EXERCISE: Your task is to output the data exactly as it stands.

DATA SEGMENT:
— BEGIN —

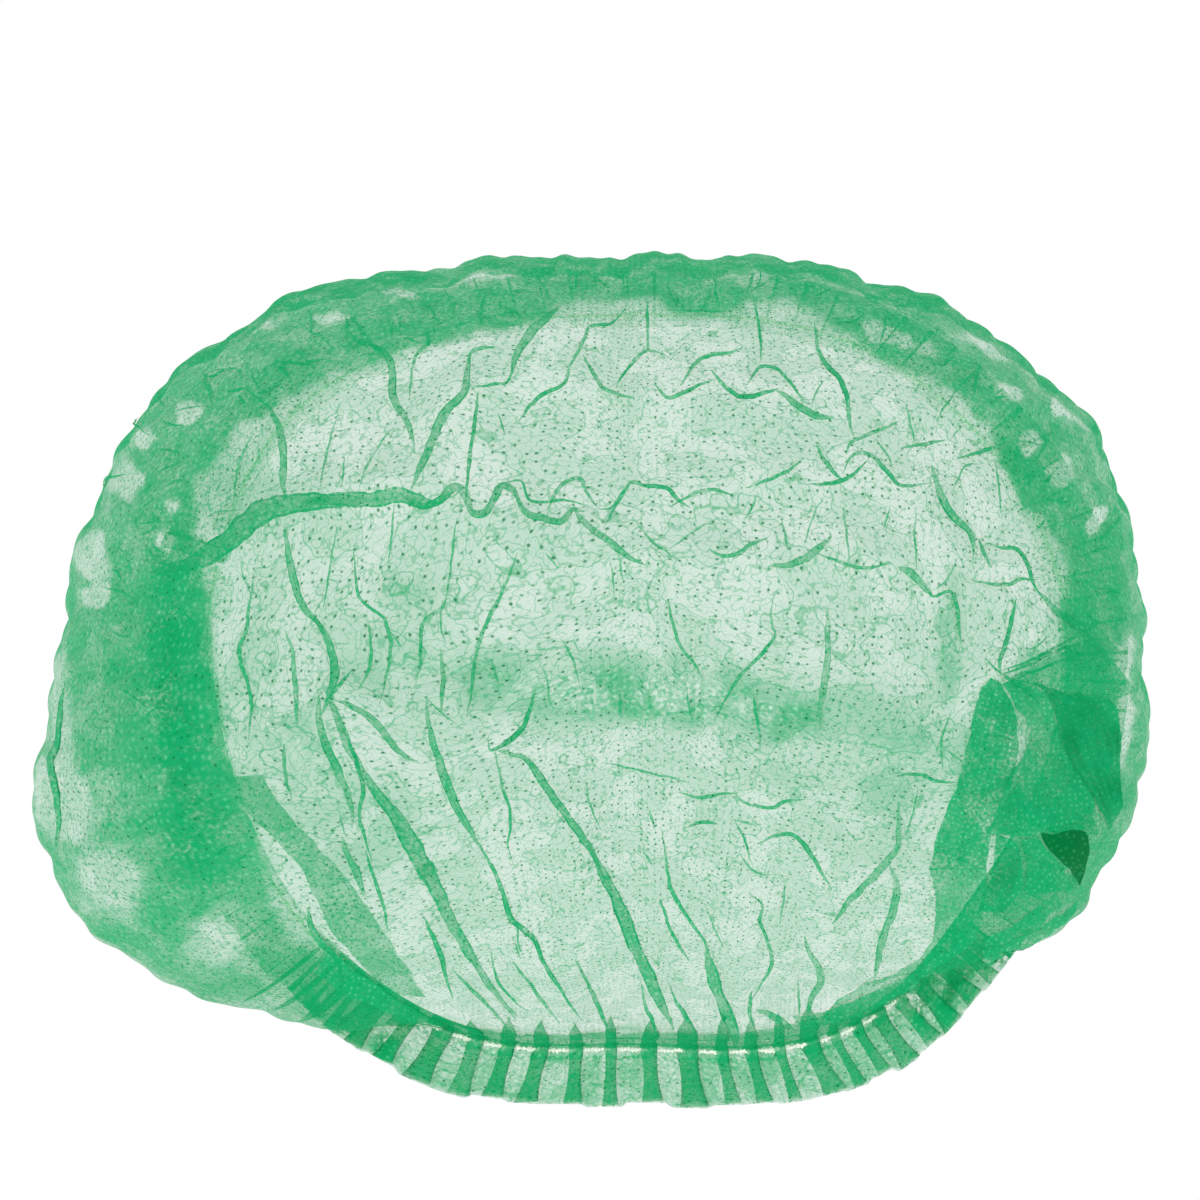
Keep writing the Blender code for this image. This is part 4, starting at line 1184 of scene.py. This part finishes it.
def bumped(tree, height, strength, distance):
    """Normal of a relief."""
    sockets = {"Strength": strength, "Distance": distance, "Height": height}
    return node(tree, "ShaderNodeBump", sockets).outputs["Normal"]


def new_group(name, kind, inputs, outputs):
    """New node group, its inputs and its outputs: each one's name, type, default and subtype."""
    tree = bpy.data.node_groups.new(name, kind)
    for way, sockets in (("INPUT", inputs), ("OUTPUT", outputs)):
        for label, socket_kind, *rest in sockets:
            socket = tree.interface.new_socket(label, in_out=way, socket_type="NodeSocket" + socket_kind)
            for attribute, value in zip(("default_value", "subtype"), rest):
                setattr(socket, attribute, value)
    return tree, node(tree, "NodeGroupInput").outputs, node(tree, "NodeGroupOutput").inputs


def web_group():
    """Node group of a bonded fibre web: how far it covers, its dark specks with a painted shade where it
    lies thick, its bond dots with painted light showing through them, and its relief.
    """
    old = bpy.data.node_groups.get("bonded_web")
    if old:
        return old
    sizes = (("Density", 1.0), ("Clear Share", 0.5), ("Bond Pitch", 0.0016), ("Fibre Spacing", 0.0019),
             ("Blotch Size", 0.011))
    inputs = [("Place", "Vector")] + [(name, "Float", value) for name, value in sizes]
    outputs = [(name, "Float") for name in ("Alpha", "Shade", "Pale", "Height")]
    tree, source, result = new_group("bonded_web", "ShaderNodeTree", inputs, outputs)
    times, plus, less, over, most = (
        partial(math_node, tree, name) for name in ("MULTIPLY", "ADD", "SUBTRACT", "DIVIDE", "MAXIMUM")
    )
    shaped = partial(ramp, tree)
    place, density = source["Place"], source["Density"]

    # Bond points: some are dark specks, the rest are clear dots where the cloth lies in layers
    sockets = {"Vector": place, "Scale": over(1.0, source["Bond Pitch"]), "Randomness": 0.5}
    bonds = node(tree, "ShaderNodeTexVoronoi", sockets, feature="F1", voronoi_dimensions="2D").outputs
    parts = node(tree, "ShaderNodeSeparateColor", {"Color": bonds["Color"]}).outputs
    several = shaped(density, 1.3, 3.0)
    strength = shaped(parts[1], 0.0, 1.0, 0.35, 1.0)
    is_dot = times(math_node(tree, "LESS_THAN", parts[0], 0.70), shaped(density, 1.4, 2.1))
    dot = times(times(shaped(bonds["Distance"], 0.10, 0.34, 0.80, 0.0), is_dot), strength)
    is_speck = math_node(tree, "GREATER_THAN", parts[0], 0.40)
    speck = times(shaped(bonds["Distance"], 0.06, 0.21, 1.0, 0.0), is_speck)
    speck = times(times(speck, strength), less(1.0, is_dot))

    # Loose fibres in two sizes, faint pressed lines, and thicker and thinner areas
    coarse = flat_noise(tree, place, over(1.0, source["Fibre Spacing"]), 1.0)
    fine = flat_noise(tree, place, over(1.8, source["Fibre Spacing"]), 0.0)
    strands = plus(times(ridge(tree, coarse, 0.055), 0.85), times(ridge(tree, fine, 0.055), 0.50))
    cloud = flat_noise(tree, place, over(1.0, source["Blotch Size"]), 2.0)
    swing = times(shaped(cloud, 0.36, 0.64, -0.22, 0.22), plus(several, 1.0))
    swing = plus(swing, times(shaped(fine, 0.28, 0.72, -0.34, 0.34), several))

    # Depth of the web in layers, from its parts, and the light that it stops
    thin = math_node(tree, "MINIMUM", density, 1.0)
    body = plus(times(density, 0.35), 0.65)
    depth = times(less(density, times(thin, 0.38)), plus(swing, 1.0))
    for part, weight in ((strands, body), (ridge(tree, cloud, 0.012), body), (speck, 2.6)):
        depth = plus(depth, times(part, weight))
    depth = times(depth, less(1.0, times(dot, 0.30)))
    depth = times(most(depth, plus(times(several, 0.85), 0.03)), thin)
    clear = math_node(tree, "POWER", source["Clear Share"], depth)
    for name, value in (
        ("Alpha", less(1.0, clear, clamp=True)),
        # Dark specks of the web, and a painted shade that darkens the colour where many layers lie together
        ("Shade", most(speck, shaped(density, 2.3, 6.8), clamp=True)),
        # Bond dots in thick cloth: their paler colour is painted light that stands in for light showing
        # through them
        ("Pale", times(dot, shaped(density, 2.8, 4.2, 1.1, 0.25))),
        ("Height", shaped(bonds["Distance"], 0.05, 0.42)),
    ):
        tree.links.new(value, result[name])
    return tree


def mixed(tree, factor, first, second):
    """Colour between two colours, by a factor."""
    sockets = {"A": first, "B": second, "Factor": factor}
    return node(tree, "ShaderNodeMix", sockets, data_type="RGBA").outputs["Result"]


def cloth_nodes(tree, look, green, sockets):
    """Makes a material's shader a bonded web of a green, with the web's own sockets, glowing in its own
    colour with painted light.
    """
    sizes = {
        "Clear Share": look.clear_share,
        "Bond Pitch": look.bond_pitch,
        "Fibre Spacing": look.fibre_spacing,
        "Blotch Size": look.blotch_size,
    }
    web = node(tree, "ShaderNodeGroup", {**sizes, **sockets}, node_tree=web_group()).outputs
    red, leaf, blue = green
    # Dark green of the specks, and painted shade where the cloth lies in many layers
    colour = mixed(tree, web["Shade"], (red, leaf, blue, 1.0), (0.0, leaf * 0.42, blue * 0.27, 1.0))
    # Painted light: a paler green in the bond dots of thick cloth, for the light that shows through them
    colour = mixed(tree, web["Pale"], colour, (red + 0.07, leaf * 1.45, blue * 1.75, 1.0))
    # The colour also glows: painted light that stands in for light passing through the cloth, so that
    # layers lying in shade stay bright green
    fed(tree, tree.nodes["Principled BSDF"], {
        "Base Color": colour,
        "Emission Color": colour,
        "Emission Strength": 0.42,
        "Alpha": web["Alpha"],
        "Roughness": ramp(tree, web["Height"], 0.0, 1.0, 0.48, 0.74),
        "Specular IOR Level": 0.05,
        "Normal": bumped(tree, web["Height"], 0.30, 0.0002),
    })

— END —

RESULT FOR THIS TASK:
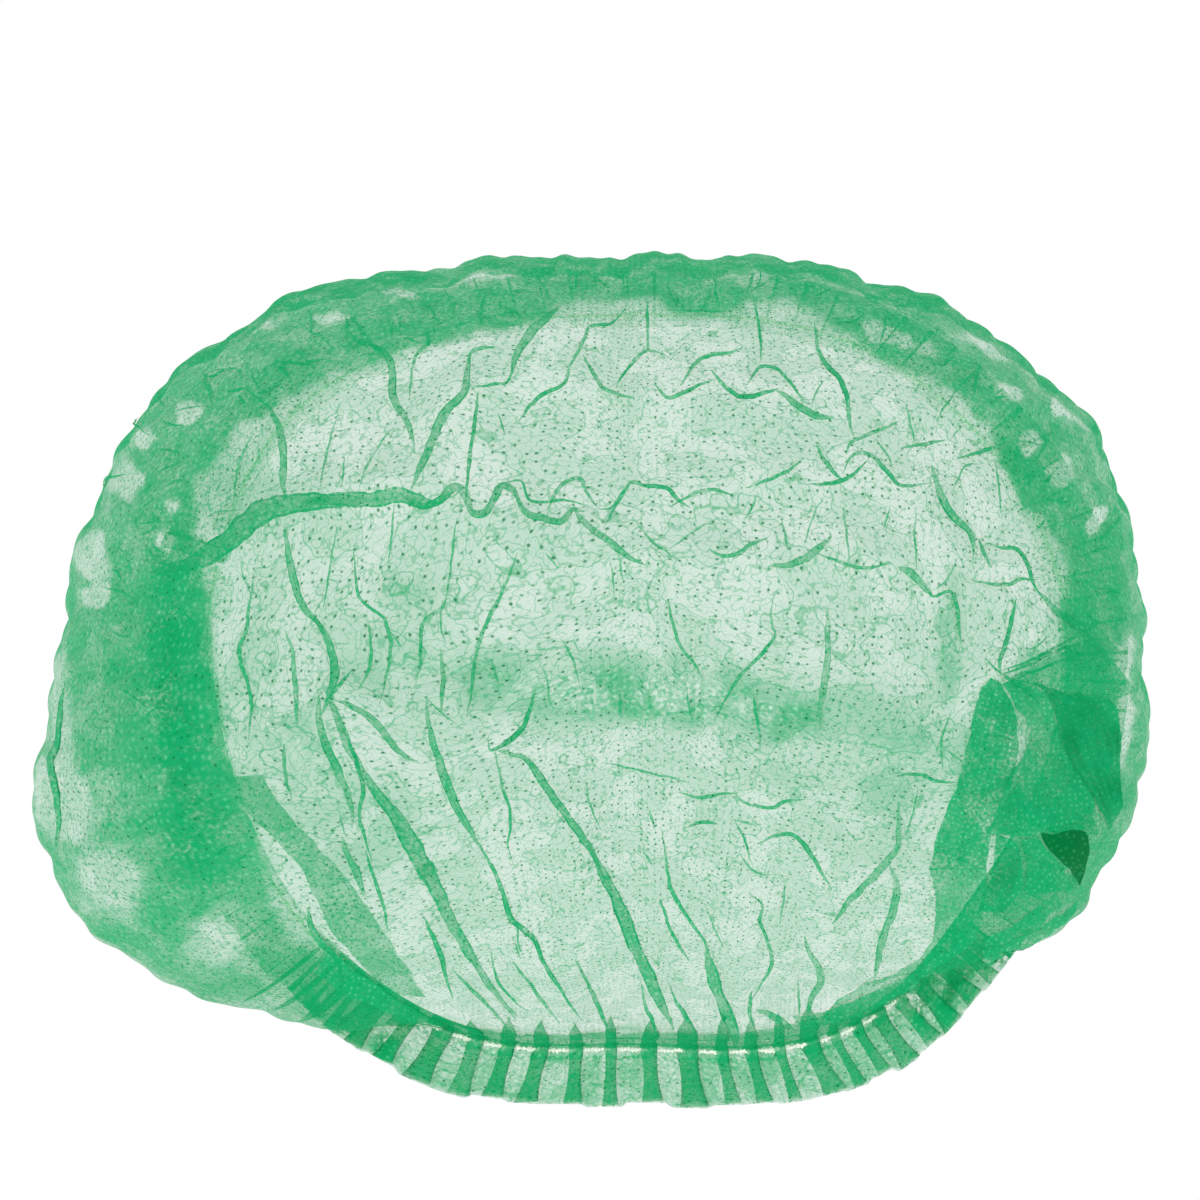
Keep writing the Blender code for this image. This is part 4, starting at line 1184 of scene.py. This part finishes it.
def bumped(tree, height, strength, distance):
    """Normal of a relief."""
    sockets = {"Strength": strength, "Distance": distance, "Height": height}
    return node(tree, "ShaderNodeBump", sockets).outputs["Normal"]


def new_group(name, kind, inputs, outputs):
    """New node group, its inputs and its outputs: each one's name, type, default and subtype."""
    tree = bpy.data.node_groups.new(name, kind)
    for way, sockets in (("INPUT", inputs), ("OUTPUT", outputs)):
        for label, socket_kind, *rest in sockets:
            socket = tree.interface.new_socket(label, in_out=way, socket_type="NodeSocket" + socket_kind)
            for attribute, value in zip(("default_value", "subtype"), rest):
                setattr(socket, attribute, value)
    return tree, node(tree, "NodeGroupInput").outputs, node(tree, "NodeGroupOutput").inputs


def web_group():
    """Node group of a bonded fibre web: how far it covers, its dark specks with a painted shade where it
    lies thick, its bond dots with painted light showing through them, and its relief.
    """
    old = bpy.data.node_groups.get("bonded_web")
    if old:
        return old
    sizes = (("Density", 1.0), ("Clear Share", 0.5), ("Bond Pitch", 0.0016), ("Fibre Spacing", 0.0019),
             ("Blotch Size", 0.011))
    inputs = [("Place", "Vector")] + [(name, "Float", value) for name, value in sizes]
    outputs = [(name, "Float") for name in ("Alpha", "Shade", "Pale", "Height")]
    tree, source, result = new_group("bonded_web", "ShaderNodeTree", inputs, outputs)
    times, plus, less, over, most = (
        partial(math_node, tree, name) for name in ("MULTIPLY", "ADD", "SUBTRACT", "DIVIDE", "MAXIMUM")
    )
    shaped = partial(ramp, tree)
    place, density = source["Place"], source["Density"]

    # Bond points: some are dark specks, the rest are clear dots where the cloth lies in layers
    sockets = {"Vector": place, "Scale": over(1.0, source["Bond Pitch"]), "Randomness": 0.5}
    bonds = node(tree, "ShaderNodeTexVoronoi", sockets, feature="F1", voronoi_dimensions="2D").outputs
    parts = node(tree, "ShaderNodeSeparateColor", {"Color": bonds["Color"]}).outputs
    several = shaped(density, 1.3, 3.0)
    strength = shaped(parts[1], 0.0, 1.0, 0.35, 1.0)
    is_dot = times(math_node(tree, "LESS_THAN", parts[0], 0.70), shaped(density, 1.4, 2.1))
    dot = times(times(shaped(bonds["Distance"], 0.10, 0.34, 0.80, 0.0), is_dot), strength)
    is_speck = math_node(tree, "GREATER_THAN", parts[0], 0.40)
    speck = times(shaped(bonds["Distance"], 0.06, 0.21, 1.0, 0.0), is_speck)
    speck = times(times(speck, strength), less(1.0, is_dot))

    # Loose fibres in two sizes, faint pressed lines, and thicker and thinner areas
    coarse = flat_noise(tree, place, over(1.0, source["Fibre Spacing"]), 1.0)
    fine = flat_noise(tree, place, over(1.8, source["Fibre Spacing"]), 0.0)
    strands = plus(times(ridge(tree, coarse, 0.055), 0.85), times(ridge(tree, fine, 0.055), 0.50))
    cloud = flat_noise(tree, place, over(1.0, source["Blotch Size"]), 2.0)
    swing = times(shaped(cloud, 0.36, 0.64, -0.22, 0.22), plus(several, 1.0))
    swing = plus(swing, times(shaped(fine, 0.28, 0.72, -0.34, 0.34), several))

    # Depth of the web in layers, from its parts, and the light that it stops
    thin = math_node(tree, "MINIMUM", density, 1.0)
    body = plus(times(density, 0.35), 0.65)
    depth = times(less(density, times(thin, 0.38)), plus(swing, 1.0))
    for part, weight in ((strands, body), (ridge(tree, cloud, 0.012), body), (speck, 2.6)):
        depth = plus(depth, times(part, weight))
    depth = times(depth, less(1.0, times(dot, 0.30)))
    depth = times(most(depth, plus(times(several, 0.85), 0.03)), thin)
    clear = math_node(tree, "POWER", source["Clear Share"], depth)
    for name, value in (
        ("Alpha", less(1.0, clear, clamp=True)),
        # Dark specks of the web, and a painted shade that darkens the colour where many layers lie together
        ("Shade", most(speck, shaped(density, 2.3, 6.8), clamp=True)),
        # Bond dots in thick cloth: their paler colour is painted light that stands in for light showing
        # through them
        ("Pale", times(dot, shaped(density, 2.8, 4.2, 1.1, 0.25))),
        ("Height", shaped(bonds["Distance"], 0.05, 0.42)),
    ):
        tree.links.new(value, result[name])
    return tree


def mixed(tree, factor, first, second):
    """Colour between two colours, by a factor."""
    sockets = {"A": first, "B": second, "Factor": factor}
    return node(tree, "ShaderNodeMix", sockets, data_type="RGBA").outputs["Result"]


def cloth_nodes(tree, look, green, sockets):
    """Makes a material's shader a bonded web of a green, with the web's own sockets, glowing in its own
    colour with painted light.
    """
    sizes = {
        "Clear Share": look.clear_share,
        "Bond Pitch": look.bond_pitch,
        "Fibre Spacing": look.fibre_spacing,
        "Blotch Size": look.blotch_size,
    }
    web = node(tree, "ShaderNodeGroup", {**sizes, **sockets}, node_tree=web_group()).outputs
    red, leaf, blue = green
    # Dark green of the specks, and painted shade where the cloth lies in many layers
    colour = mixed(tree, web["Shade"], (red, leaf, blue, 1.0), (0.0, leaf * 0.42, blue * 0.27, 1.0))
    # Painted light: a paler green in the bond dots of thick cloth, for the light that shows through them
    colour = mixed(tree, web["Pale"], colour, (red + 0.07, leaf * 1.45, blue * 1.75, 1.0))
    # The colour also glows: painted light that stands in for light passing through the cloth, so that
    # layers lying in shade stay bright green
    fed(tree, tree.nodes["Principled BSDF"], {
        "Base Color": colour,
        "Emission Color": colour,
        "Emission Strength": 0.42,
        "Alpha": web["Alpha"],
        "Roughness": ramp(tree, web["Height"], 0.0, 1.0, 0.48, 0.74),
        "Specular IOR Level": 0.05,
        "Normal": bumped(tree, web["Height"], 0.30, 0.0002),
    })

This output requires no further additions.